Image Wallbridge Map 1881

Features on the map will be numbered to link with numbers in the text below.

Wallbridge Wharf surrounded the basin at the terminus of the Stroudwater Canal on the south-west edge of the town of Stroud. The area included a warehouse for perishable goods (1) and pens for storing coal and road stone. At the head of the basin, there was a crane for lifting particularly heavy items, and nearby was a weighing machine for wagons.

To the north-east, a fine building (2) housed the offices of the Stroudwater Navigation Company and the residence of the Company's clerk. It was in this building that the bulk of the archive featured in this website was created. To the south was the Ship Inn (3), which was much frequented by thirsty boatmen.

The basin has been filled in, but the warehouse and office building have survived. A stone gateway (4) at the eastern end of the wharf carries grooves cut by tow-ropes when horses towed vessels to and from the wharf.

The lock to the north of the basin (5) was the start of the Thames & Severn Canal which provided a waterways route to the River Thames near Lechlade.
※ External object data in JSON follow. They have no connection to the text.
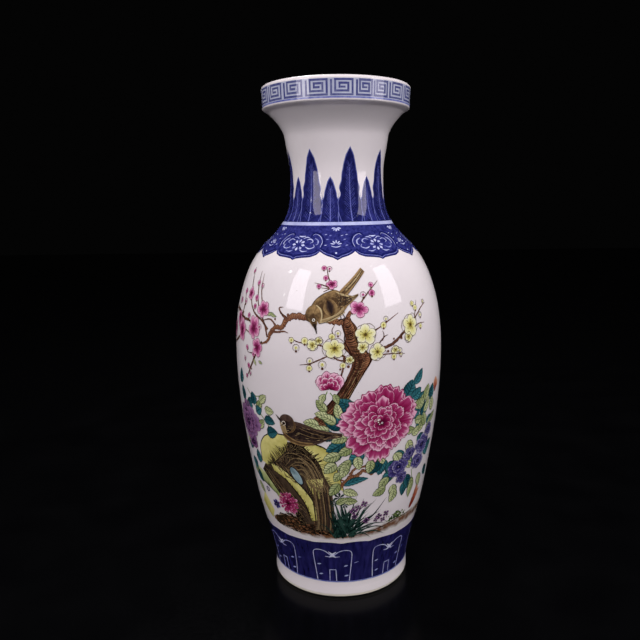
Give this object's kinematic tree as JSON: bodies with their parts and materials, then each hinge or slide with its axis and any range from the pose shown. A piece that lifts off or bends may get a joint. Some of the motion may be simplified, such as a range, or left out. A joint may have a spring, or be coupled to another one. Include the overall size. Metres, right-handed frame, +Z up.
{
  "type": "dish-mouth vase",
  "caption": "Tall porcelain baluster vase with a long neck and a dish mouth, glazed, with blue bands and a painted bird and flower scene.",
  "frame": {"origin": "middle of the plane that the foot ring stands on", "axes": "+Z up the axis of the vase, from foot to mouth; -Y is the side with the painted scene in the picture"},
  "size_m": [0.1774, 0.1774, 0.42],
  "materials": {
    "biscuit": "matt unglazed biscuit porcelain",
    "slip": "matt fired slip",
    "outer_glaze": "gloss clear glaze over white porcelain",
    "inner_glaze": "gloss clear glaze over white porcelain",
    "base_glaze": "gloss clear glaze over white porcelain",
    "cobalt_painting": "gloss underglaze cobalt blue",
    "enamel_painting": "gloss overglaze enamels in many colours"
  },
  "bodies": {
    "root": {"foot_section": "biscuit", "belly_section": "biscuit", "shoulder_section": "biscuit", "neck_section": "biscuit", "mouth_section": "biscuit", "lower_seam_slip": "slip", "belly_seam_slip": "slip", "neck_root_slip": "slip", "neck_top_slip": "slip", "outer_glaze": "outer_glaze", "inner_glaze": "inner_glaze", "base_glaze": "base_glaze"}
  },
  "joints": []
}
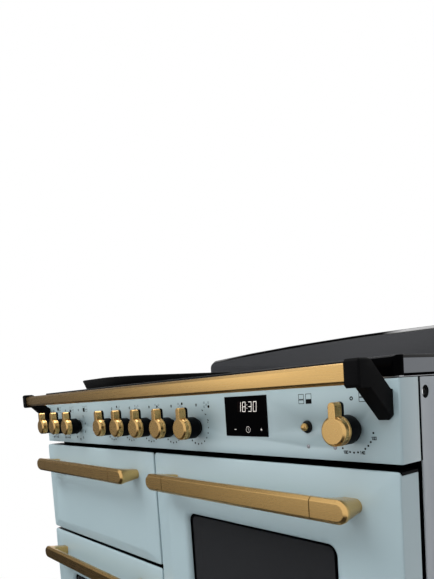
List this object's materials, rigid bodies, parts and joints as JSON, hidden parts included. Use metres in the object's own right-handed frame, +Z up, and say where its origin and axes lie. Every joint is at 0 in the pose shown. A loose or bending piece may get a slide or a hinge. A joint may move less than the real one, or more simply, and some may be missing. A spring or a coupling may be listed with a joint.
{
  "type": "range cooker",
  "caption": "Free-standing induction range cooker with drop-down oven and grill doors, a drawer, knobs, a front rail and an arched upstand.",
  "frame": {"origin": "centre of the overall box on the floor", "axes": "+X to the right seen from the front, +Y to the back, +Z up"},
  "size_m": [1.092, 0.706, 1.0125],
  "materials": {
    "zinc_steel": "galvanised sheet",
    "grey_steel": "satin grey",
    "black_enamel": "semi-gloss black",
    "black_plastic": "matt black",
    "brushed_steel": "brushed",
    "black_glass": "opaque black, gloss",
    "copper": "wound wire",
    "charcoal_enamel": "gloss charcoal",
    "blue_enamel": "gloss enamel, pale blue",
    "lens": "translucent",
    "satin_brass": "satin",
    "black_bracket": "satin black",
    "cavity_enamel": "dark enamel",
    "element_steel": "dull",
    "chrome_wire": "bright wire",
    "seal_rope": "woven rope",
    "dark_glass": "dark tinted",
    "cast_griddle": "matt coating"
  },
  "bodies": {
    "cooker": {"chassis_base": "zinc_steel", "side_panel_left": "grey_steel", "side_panel_right": "grey_steel", "back_panel": "zinc_steel", "front_frame": "black_enamel", "plinth": "black_enamel", "levelling_feet": "black_plastic", "hob_frame": "brushed_steel", "hob_front_trim": "black_glass", "hob_glass": "black_glass", "coil_tray": "zinc_steel", "induction_coils": "copper", "rear_upstand": "charcoal_enamel", "control_panel": "blue_enamel", "display_module": "black_glass", "indicator_lenses": "lens", "button_bezel": "black_plastic", "control_switches": "black_plastic", "rail_bar": "satin_brass", "rail_brackets": "black_bracket", "side_plugs": "black_plastic", "grill_cavity": "cavity_enamel", "oven_cavity_left": "cavity_enamel", "oven_cavity_right": "cavity_enamel", "heating_elements": "element_steel", "shelf_racks": "chrome_wire", "fan_covers": "cavity_enamel", "fan_motors": "zinc_steel", "door_seals": "seal_rope", "terminal_box": "zinc_steel"},
    "grill_door": {"grill_door_skin": "blue_enamel", "grill_door_liner": "zinc_steel", "grill_door_handle": "satin_brass"},
    "left_oven_door": {"left_door_skin": "blue_enamel", "left_door_liner": "zinc_steel", "left_door_panes": "dark_glass", "left_door_handle": "satin_brass"},
    "right_oven_door": {"right_door_skin": "blue_enamel", "right_door_liner": "zinc_steel", "right_door_panes": "dark_glass", "right_door_handle": "satin_brass"},
    "storage_drawer": {"drawer_front": "blue_enamel", "drawer_box": "zinc_steel", "drawer_handle": "satin_brass"},
    "lift_griddle": {"griddle": "cast_griddle"},
    "sliding_grill_pan": {"grill_pan": "cavity_enamel"},
    "left_shelf": {"shelf_left": "chrome_wire"},
    "right_shelf": {"shelf_right": "chrome_wire"},
    "left_fan": {"fan_left": "brushed_steel"},
    "right_fan": {"fan_right": "brushed_steel"},
    "button": {"push_button": "satin_brass"},
    "grill_knob": {"knob_1": "satin_brass"},
    "left_oven_knob": {"knob_2": "satin_brass"},
    "left_timer_knob": {"knob_3": "satin_brass"},
    "hob_knob_1": {"knob_4": "satin_brass"},
    "hob_knob_2": {"knob_5": "satin_brass"},
    "hob_knob_3": {"knob_6": "satin_brass"},
    "hob_knob_4": {"knob_7": "satin_brass"},
    "hob_knob_5": {"knob_8": "satin_brass"},
    "right_oven_knob": {"knob_9": "satin_brass"}
  },
  "joints": [
    {"name": "grill_door_hinge", "type": "hinge", "parent": "cooker", "child": "grill_door", "pos_m": [-0.2735, -0.275, 0.571], "axis": [1, 0, 0], "range_deg": [0, 90]},
    {"name": "left_oven_door_hinge", "type": "hinge", "parent": "cooker", "child": "left_oven_door", "pos_m": [-0.2735, -0.275, 0.158], "axis": [1, 0, 0], "range_deg": [0, 90]},
    {"name": "right_oven_door_hinge", "type": "hinge", "parent": "cooker", "child": "right_oven_door", "pos_m": [0.2735, -0.275, 0.396], "axis": [1, 0, 0], "range_deg": [0, 90]},
    {"name": "drawer_slide", "type": "slide", "parent": "cooker", "child": "storage_drawer", "axis": [0, -1, 0], "range_m": [0, 0.24]},
    {"name": "griddle_lift", "type": "slide", "parent": "cooker", "child": "lift_griddle", "axis": [0, 0, 1], "range_m": [0, 0.15]},
    {"name": "grill_pan_slide", "type": "slide", "parent": "cooker", "child": "sliding_grill_pan", "axis": [0, -1, 0], "range_m": [0, 0.02]},
    {"name": "left_shelf_slide", "type": "slide", "parent": "cooker", "child": "left_shelf", "axis": [0, -1, 0], "range_m": [0, 0.02]},
    {"name": "right_shelf_slide", "type": "slide", "parent": "cooker", "child": "right_shelf", "axis": [0, -1, 0], "range_m": [0, 0.02]},
    {"name": "left_fan_spin", "type": "hinge", "parent": "cooker", "child": "left_fan", "pos_m": [-0.2735, 0.165, 0.3385], "axis": [0, 1, 0], "continuous": true},
    {"name": "right_fan_spin", "type": "hinge", "parent": "cooker", "child": "right_fan", "pos_m": [0.2735, 0.165, 0.5765], "axis": [0, 1, 0], "continuous": true},
    {"name": "button_press", "type": "slide", "parent": "cooker", "child": "button", "axis": [0, 1, 0], "range_m": [0, 0.003], "stiffness_N_per_m": 400},
    {"name": "grill_knob_turn", "type": "hinge", "parent": "cooker", "child": "grill_knob", "pos_m": [-0.4938, -0.307, 0.831], "axis": [0, 1, 0], "range_deg": [0, 270]},
    {"name": "left_oven_knob_turn", "type": "hinge", "parent": "cooker", "child": "left_oven_knob", "pos_m": [-0.4165, -0.307, 0.831], "axis": [0, 1, 0], "range_deg": [0, 270]},
    {"name": "left_timer_knob_turn", "type": "hinge", "parent": "cooker", "child": "left_timer_knob", "pos_m": [-0.3392, -0.307, 0.831], "axis": [0, 1, 0], "range_deg": [0, 270]},
    {"name": "hob_knob_1_turn", "type": "hinge", "parent": "cooker", "child": "hob_knob_1", "pos_m": [-0.1662, -0.307, 0.831], "axis": [0, 1, 0], "range_deg": [0, 270]},
    {"name": "hob_knob_2_turn", "type": "hinge", "parent": "cooker", "child": "hob_knob_2", "pos_m": [-0.0882, -0.307, 0.831], "axis": [0, 1, 0], "range_deg": [0, 270]},
    {"name": "hob_knob_3_turn", "type": "hinge", "parent": "cooker", "child": "hob_knob_3", "pos_m": [-0.0102, -0.307, 0.831], "axis": [0, 1, 0], "range_deg": [0, 270]},
    {"name": "hob_knob_4_turn", "type": "hinge", "parent": "cooker", "child": "hob_knob_4", "pos_m": [0.0678, -0.307, 0.831], "axis": [0, 1, 0], "range_deg": [0, 270]},
    {"name": "hob_knob_5_turn", "type": "hinge", "parent": "cooker", "child": "hob_knob_5", "pos_m": [0.1458, -0.307, 0.831], "axis": [0, 1, 0], "range_deg": [0, 270]},
    {"name": "right_oven_knob_turn", "type": "hinge", "parent": "cooker", "child": "right_oven_knob", "pos_m": [0.4765, -0.307, 0.831], "axis": [0, 1, 0], "range_deg": [0, 270]}
  ]
}
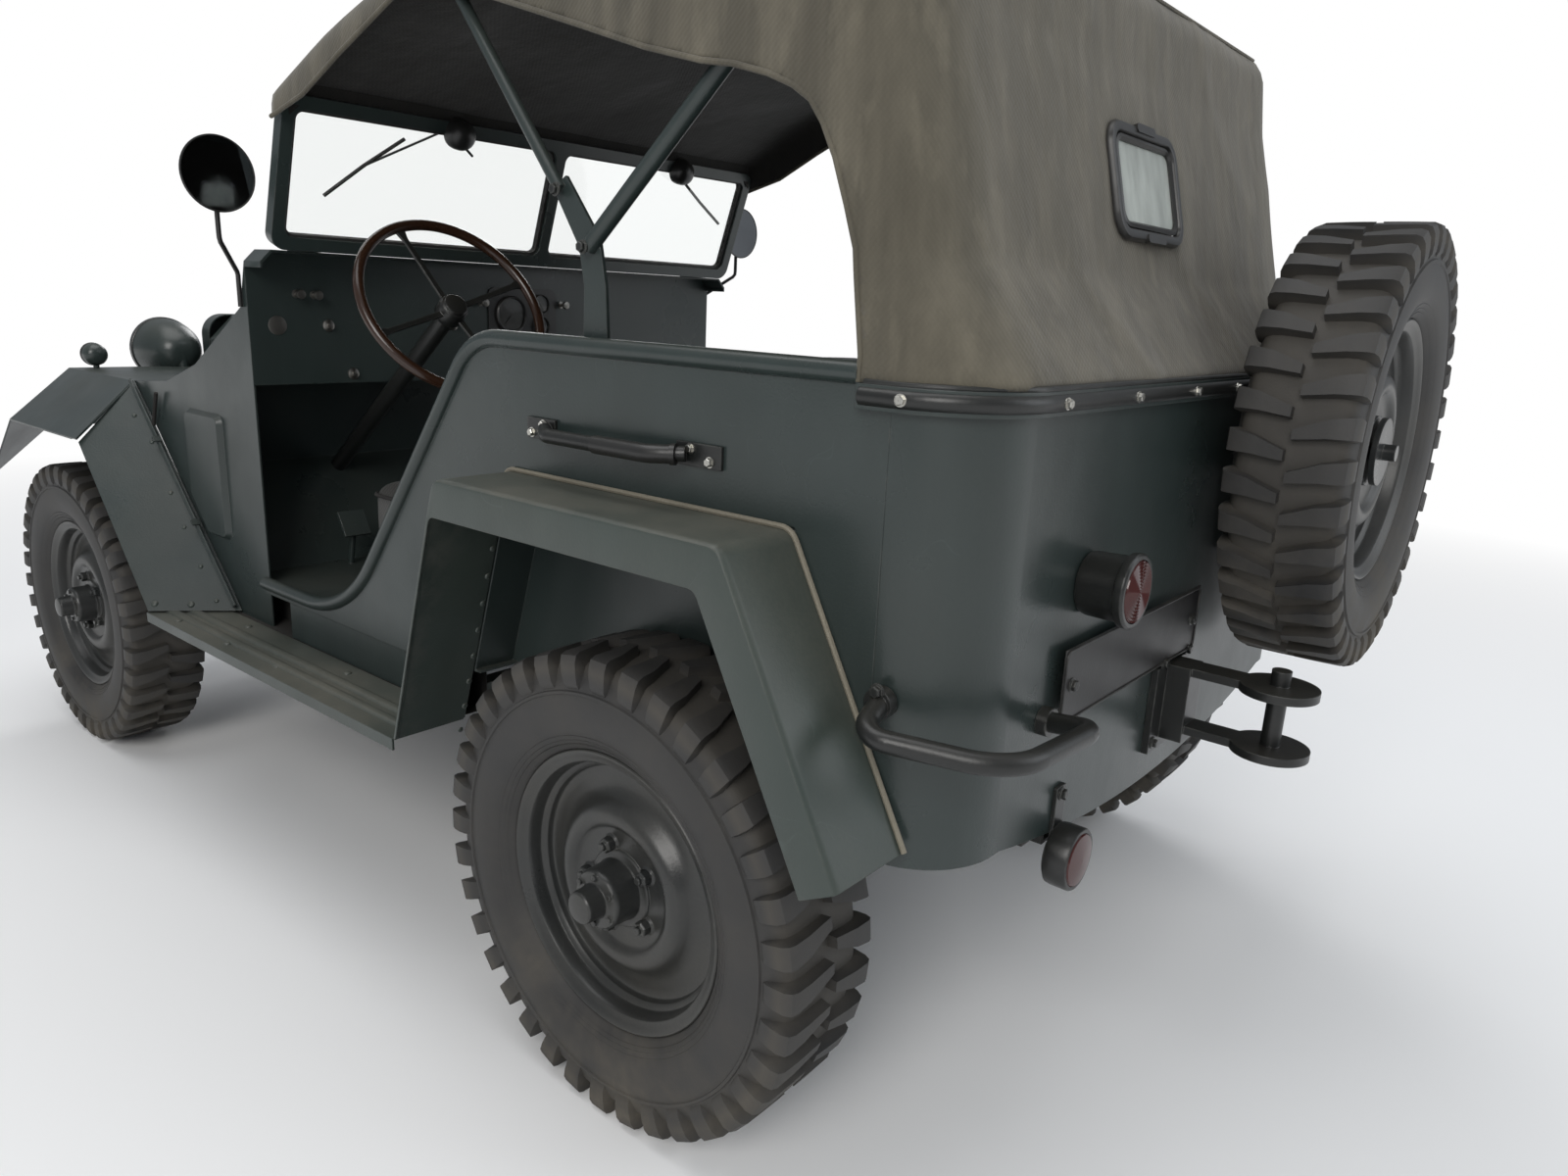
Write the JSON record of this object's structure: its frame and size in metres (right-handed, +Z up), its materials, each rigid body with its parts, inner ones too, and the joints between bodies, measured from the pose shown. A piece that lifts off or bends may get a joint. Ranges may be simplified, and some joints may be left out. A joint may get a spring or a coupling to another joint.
{
  "type": "army 4x4 car",
  "caption": "Open army 4x4 car with a canvas top, low-cut body sides, flat front wings, an upright grille and a spare wheel on the back.",
  "frame": {"origin": "centre of the car's bounding box on the ground", "axes": "+X forward, +Y to the car's left, +Z up"},
  "size_m": [3.35, 1.702, 1.786],
  "materials": {
    "body_paint": "semi-gloss dark grey-green",
    "chassis_paint": "matt black with dust",
    "wheel_paint": "semi-gloss dark green",
    "spring_steel": "dull dark steel",
    "engine_iron": "rough grey",
    "seat_cloth": "matt olive cloth",
    "canvas": "matt faded olive-brown canvas",
    "pane_glass": "clear",
    "window_plastic": "clouded sheet in a black frame",
    "wheel_plastic": "dark brown",
    "lamp_plastic": "red lens",
    "plate_paint": "black with a light rim",
    "coupling_paint": "worn black",
    "tyre": "matt with dust"
  },
  "bodies": {
    "body": {"chassis_frame": "chassis_paint", "front_bumper": "body_paint", "rear_axle": "chassis_paint", "front_axle": "chassis_paint", "leaf_springs": "spring_steel", "engine": "engine_iron", "gearbox": "engine_iron", "floor_pan": "body_paint", "seats": "seat_cloth", "tub_sides": "body_paint", "tub_rear": "body_paint", "rear_fenders": "body_paint", "running_boards": "body_paint", "cowl": "body_paint", "windshield_frame": "body_paint", "windshield_glass": "pane_glass", "grille": "body_paint", "radiator": "chassis_paint", "front_wings": "body_paint", "steering_column": "body_paint", "canvas_top": "canvas", "rear_window": "window_plastic", "top_bows": "body_paint", "spare_carrier": "body_paint", "tow_coupling": "coupling_paint", "grab_handles": "body_paint", "rear_lamps": "lamp_plastic", "number_plate": "plate_paint", "front_lamps": "body_paint", "mirrors": "body_paint", "wheel_spare": "wheel_paint", "tyre_spare": "tyre"},
    "wheel_rear_left": {"tyre_rear_left": "tyre", "wheel_rear_left": "wheel_paint"},
    "wheel_rear_right": {"tyre_rear_right": "tyre", "wheel_rear_right": "wheel_paint"},
    "wheel_front_left": {"tyre_front_left": "tyre", "wheel_front_left": "wheel_paint"},
    "wheel_front_right": {"tyre_front_right": "tyre", "wheel_front_right": "wheel_paint"},
    "knuckle_left": {"knuckle_left": "chassis_paint"},
    "knuckle_right": {"knuckle_right": "chassis_paint"},
    "tie_rod": {"tie_rod": "chassis_paint"},
    "steering_wheel": {"steering_wheel": "wheel_plastic"},
    "bonnet": {"bonnet": "body_paint"}
  },
  "joints": [
    {"name": "rear_left_spin", "type": "hinge", "parent": "body", "child": "wheel_rear_left", "pos_m": [-0.925, 0.723, 0.375], "axis": [0, 1, 0], "continuous": true},
    {"name": "rear_right_spin", "type": "hinge", "parent": "body", "child": "wheel_rear_right", "pos_m": [-0.925, -0.723, 0.375], "axis": [0, 1, 0], "continuous": true},
    {"name": "steer_left", "type": "hinge", "parent": "body", "child": "knuckle_left", "pos_m": [1.175, 0.59, 0.375], "axis": [0, 0, 1], "range_deg": [-28, 28]},
    {"name": "steer_right", "type": "hinge", "parent": "body", "child": "knuckle_right", "pos_m": [1.175, -0.59, 0.375], "axis": [0, 0, 1], "range_deg": [-28, 28]},
    {"name": "front_left_spin", "type": "hinge", "parent": "knuckle_left", "child": "wheel_front_left", "pos_m": [1.175, 0.723, 0.375], "axis": [0, 1, 0], "continuous": true},
    {"name": "front_right_spin", "type": "hinge", "parent": "knuckle_right", "child": "wheel_front_right", "pos_m": [1.175, -0.723, 0.375], "axis": [0, 1, 0], "continuous": true},
    {"name": "tie_rod_pivot", "type": "hinge", "parent": "knuckle_left", "child": "tie_rod", "pos_m": [1.365, 0.59, 0.29], "axis": [0, 0, 1], "range_deg": [-28, 28]},
    {"name": "steering_wheel_turn", "type": "hinge", "parent": "body", "child": "steering_wheel", "pos_m": [-0.045, 0.43, 1.2], "axis": [-0.8295, 0.079, 0.553], "range_deg": [-420, 420]},
    {"name": "bonnet_hinge", "type": "hinge", "parent": "body", "child": "bonnet", "pos_m": [0.593, 0, 1.191], "axis": [0, -1, 0], "range_deg": [0, 60]}
  ],
  "couplings": [
    {"joint": "steer_right", "follows": "steer_left", "ratio": 1},
    {"joint": "tie_rod_pivot", "follows": "steer_left", "ratio": -1},
    {"joint": "steering_wheel_turn", "follows": "steer_left", "ratio": 15}
  ]
}
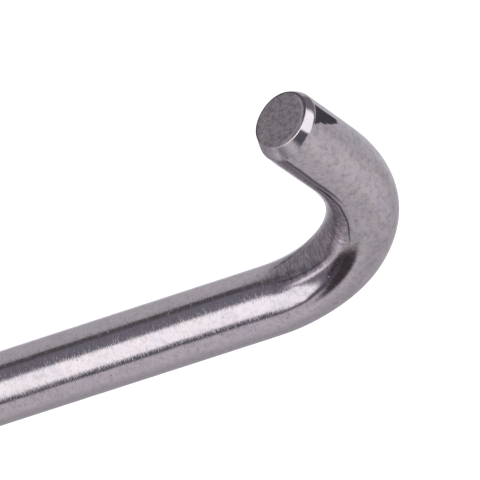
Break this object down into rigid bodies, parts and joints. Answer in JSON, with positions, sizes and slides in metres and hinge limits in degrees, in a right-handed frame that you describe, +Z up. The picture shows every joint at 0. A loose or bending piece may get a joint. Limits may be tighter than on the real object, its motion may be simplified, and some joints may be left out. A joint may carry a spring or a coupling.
{
  "type": "tent stake",
  "caption": "Hook-top tent stake bent from round steel bar: a long straight pointed shank to drive into the ground and a short turned-over arm that traps a guy line or peg loop.",
  "frame": {"origin": "on the shank's axis at the start of the bend, which is the ground line of a stake driven home", "axes": "+Z up along the shank, away from the point; the hook turns over towards +X in the XZ plane"},
  "size_m": [0.0209, 0.005, 0.23],
  "materials": {
    "bar": "satin, tumbled stainless steel with fine cross-wise polishing lines and small pits"
  },
  "bodies": {
    "root": {"stake": "bar"}
  },
  "joints": []
}
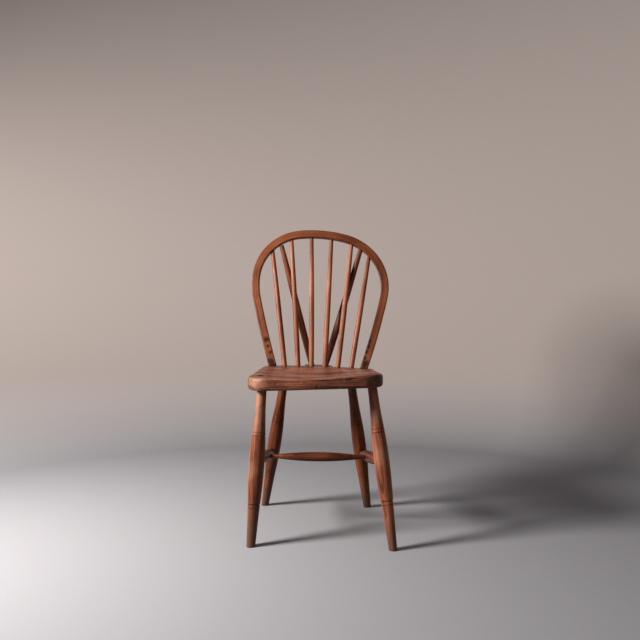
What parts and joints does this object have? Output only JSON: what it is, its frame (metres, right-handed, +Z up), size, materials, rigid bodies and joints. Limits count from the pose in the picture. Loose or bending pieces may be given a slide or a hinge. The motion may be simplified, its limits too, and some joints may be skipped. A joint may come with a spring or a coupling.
{
  "type": "hoop-back kitchen chair",
  "caption": "Wooden hoop-back chair with a dished plank seat, turned sticks and braces in a bent bow, and raked turned legs joined by stretchers.",
  "frame": {"origin": "on the floor, at the middle of the whole chair's footprint box", "axes": "+Z up, -Y towards the chair's front, +X to the right of someone looking at the front"},
  "size_m": [0.4341, 0.4637, 0.8759],
  "materials": {
    "seat_plank": "worn and waxed plank, dull satin",
    "bent_bow": "worn and waxed, satin",
    "sticks": "turned and waxed, satin",
    "braces": "turned and waxed, satin",
    "legs": "turned and waxed, worn greyer near the floor",
    "stretchers": "turned and waxed, satin",
    "wedges": "end grain, dull"
  },
  "bodies": {
    "root": {"seat": "seat_plank", "bow": "bent_bow", "stick_1": "sticks", "stick_2": "sticks", "stick_3": "sticks", "stick_4": "sticks", "stick_5": "sticks", "stick_6": "sticks", "brace_left": "braces", "brace_right": "braces", "front_left_leg": "legs", "front_right_leg": "legs", "rear_left_leg": "legs", "rear_right_leg": "legs", "side_stretcher_left": "stretchers", "side_stretcher_right": "stretchers", "cross_stretcher": "stretchers", "front_left_wedge": "wedges", "front_right_wedge": "wedges", "rear_left_wedge": "wedges", "rear_right_wedge": "wedges", "bow_wedge_left": "wedges", "bow_wedge_right": "wedges"}
  },
  "joints": []
}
On the hill overlooking all this was Farhill House (6), on the site now occupied by a Homebase store.

The name Wallbridge is thought to have derived from the name Walk Bridge for the crossing of the Frome near the Ship Inn, being a reference to the walkers or fullers who played a vital role in the woollen cloth industry that once flourished along the Frome valley.

1881 OS Map reproduced with the permission of the National Library of Scotland

Image Wallbridge Basin 1931

Painting by John Cook of Wallbridge Basin and warehouse in 1931 with the beginning of the Thames & Severn Canal on the left and the chimney of Stroud Brewery in the distance. (courtesy Neil Herapath)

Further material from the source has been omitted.